リビング入口同様、ファブリックを挟み込んだアクリルの扉。お子さんのためにもガラスよりアクリルにしています。
洗面所からすぐにウォークインに入れるような動線を重視し、子どもさん用と大人用と区分けしています。
お手持ちのお洋服や収納を調査させていただき、極力それに合わせた計画をさせていただきました。
こちらは、提案時の資料です。
インテリアボード
イメージパース
こちらは寝室のインテリアボード
決定に至らなかった別のインテリアボード
それぞれインテリアコンセプトが違います。
どれが正解とか不正解では無いのですが、最終決定下さったインテリアが、お客様にとって一番しっくりくる物だったと思います。
こちらは、マンション購入時に現場確認に行った際の写真。
キッチンはカップボードなどはなく、収納も少ない空間でした。
こちらは、和室かありましたのでその時の写真。
リフォーム後は、TVの壁になって、ウォークインクローゼットになっています。
こちらは、同じ間取りのモデルルームの写真。
素敵ですが、テレビとソファーの位置関係、窓に背を向ける配置、隣接する和室とのイメージの落差、
収納スペースの少なさなどが、実際の生活には合わないということでした。
ご覧頂いたように、モデルルームは仮想ファミリー像を、描いて演出しますが、見た目を重視して作りますが、一般の方でさえ瞬時に使い勝手の悪さを見つけてしまうくらいのところもあります。

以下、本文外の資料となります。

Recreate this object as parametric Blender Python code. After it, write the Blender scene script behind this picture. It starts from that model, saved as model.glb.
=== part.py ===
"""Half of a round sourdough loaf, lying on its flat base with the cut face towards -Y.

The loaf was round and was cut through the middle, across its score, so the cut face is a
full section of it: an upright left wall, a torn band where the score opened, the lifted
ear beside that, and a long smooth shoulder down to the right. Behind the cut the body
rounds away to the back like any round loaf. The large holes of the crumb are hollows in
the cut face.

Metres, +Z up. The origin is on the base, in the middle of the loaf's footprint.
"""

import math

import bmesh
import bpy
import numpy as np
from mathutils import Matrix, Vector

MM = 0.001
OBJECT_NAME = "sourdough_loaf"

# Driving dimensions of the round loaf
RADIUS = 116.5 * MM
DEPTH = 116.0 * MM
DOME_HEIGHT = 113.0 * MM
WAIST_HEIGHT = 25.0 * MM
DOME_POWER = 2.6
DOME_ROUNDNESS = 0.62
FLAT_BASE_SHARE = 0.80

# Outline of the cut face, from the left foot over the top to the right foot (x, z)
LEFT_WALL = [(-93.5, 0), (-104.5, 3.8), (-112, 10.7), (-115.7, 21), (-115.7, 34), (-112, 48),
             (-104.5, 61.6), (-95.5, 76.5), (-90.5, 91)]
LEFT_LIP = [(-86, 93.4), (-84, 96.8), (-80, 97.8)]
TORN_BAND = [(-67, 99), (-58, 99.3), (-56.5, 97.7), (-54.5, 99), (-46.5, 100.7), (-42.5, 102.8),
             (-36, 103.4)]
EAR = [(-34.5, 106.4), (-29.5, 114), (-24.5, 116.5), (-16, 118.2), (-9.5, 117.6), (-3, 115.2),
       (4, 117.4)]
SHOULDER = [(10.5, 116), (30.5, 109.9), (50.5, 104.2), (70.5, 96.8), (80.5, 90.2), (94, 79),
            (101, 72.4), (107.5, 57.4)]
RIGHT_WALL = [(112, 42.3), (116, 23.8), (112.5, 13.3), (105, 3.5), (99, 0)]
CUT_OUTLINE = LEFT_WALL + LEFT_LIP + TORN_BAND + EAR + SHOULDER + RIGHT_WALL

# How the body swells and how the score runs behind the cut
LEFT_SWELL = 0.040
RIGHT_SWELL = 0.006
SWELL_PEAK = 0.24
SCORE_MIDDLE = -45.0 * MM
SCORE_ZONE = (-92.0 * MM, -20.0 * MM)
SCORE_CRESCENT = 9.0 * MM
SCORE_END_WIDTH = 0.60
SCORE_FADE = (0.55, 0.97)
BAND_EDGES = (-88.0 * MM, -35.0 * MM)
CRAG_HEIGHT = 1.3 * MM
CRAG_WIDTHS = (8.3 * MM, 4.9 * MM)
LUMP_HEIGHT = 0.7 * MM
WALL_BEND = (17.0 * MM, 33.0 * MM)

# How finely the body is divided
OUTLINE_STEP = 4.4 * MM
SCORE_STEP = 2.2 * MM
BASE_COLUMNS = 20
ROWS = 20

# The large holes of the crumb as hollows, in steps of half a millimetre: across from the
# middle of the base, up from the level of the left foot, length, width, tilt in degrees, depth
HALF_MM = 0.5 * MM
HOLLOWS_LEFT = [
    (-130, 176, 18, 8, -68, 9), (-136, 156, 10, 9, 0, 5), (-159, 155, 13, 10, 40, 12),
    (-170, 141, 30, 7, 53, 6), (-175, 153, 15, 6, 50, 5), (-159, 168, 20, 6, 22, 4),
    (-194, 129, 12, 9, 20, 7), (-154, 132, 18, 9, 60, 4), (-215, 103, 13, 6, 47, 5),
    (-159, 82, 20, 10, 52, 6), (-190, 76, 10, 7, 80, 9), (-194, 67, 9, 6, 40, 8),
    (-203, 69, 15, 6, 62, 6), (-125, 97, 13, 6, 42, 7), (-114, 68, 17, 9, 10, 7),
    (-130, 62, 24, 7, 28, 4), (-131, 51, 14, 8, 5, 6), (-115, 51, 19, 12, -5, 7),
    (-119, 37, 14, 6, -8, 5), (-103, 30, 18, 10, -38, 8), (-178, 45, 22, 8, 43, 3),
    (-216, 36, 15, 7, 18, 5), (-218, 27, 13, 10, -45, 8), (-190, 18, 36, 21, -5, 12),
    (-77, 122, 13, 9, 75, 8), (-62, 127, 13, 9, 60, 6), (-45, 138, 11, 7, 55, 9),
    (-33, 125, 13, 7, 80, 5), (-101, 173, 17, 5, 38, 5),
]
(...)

そこまでは無くても、ご自分たちには合わないというケースはあります。
帯に短し襷に長しといったところもあるかと思います。
同じ空間でも、インテリアデザイナーとの住まい創りで、解決して頂きたいと思います。
こちらは、夜の大人の時間をイメージして撮影した写真。
ちなみにbeforeと比べて頂くと、分かりますが、ダイニングテーブルとキッチンの間に実は収納を設けています。窓側にスライド引き出しを引くと収納が現れます。
カップボードもイメージに合わせてつくっています。吊収納の扉は引き違いになっていますので、動作も最小限になり使いやすくなってます。
日本の伝統文化を普段の生活におしゃれに取り入れて楽しんで頂く一例でした。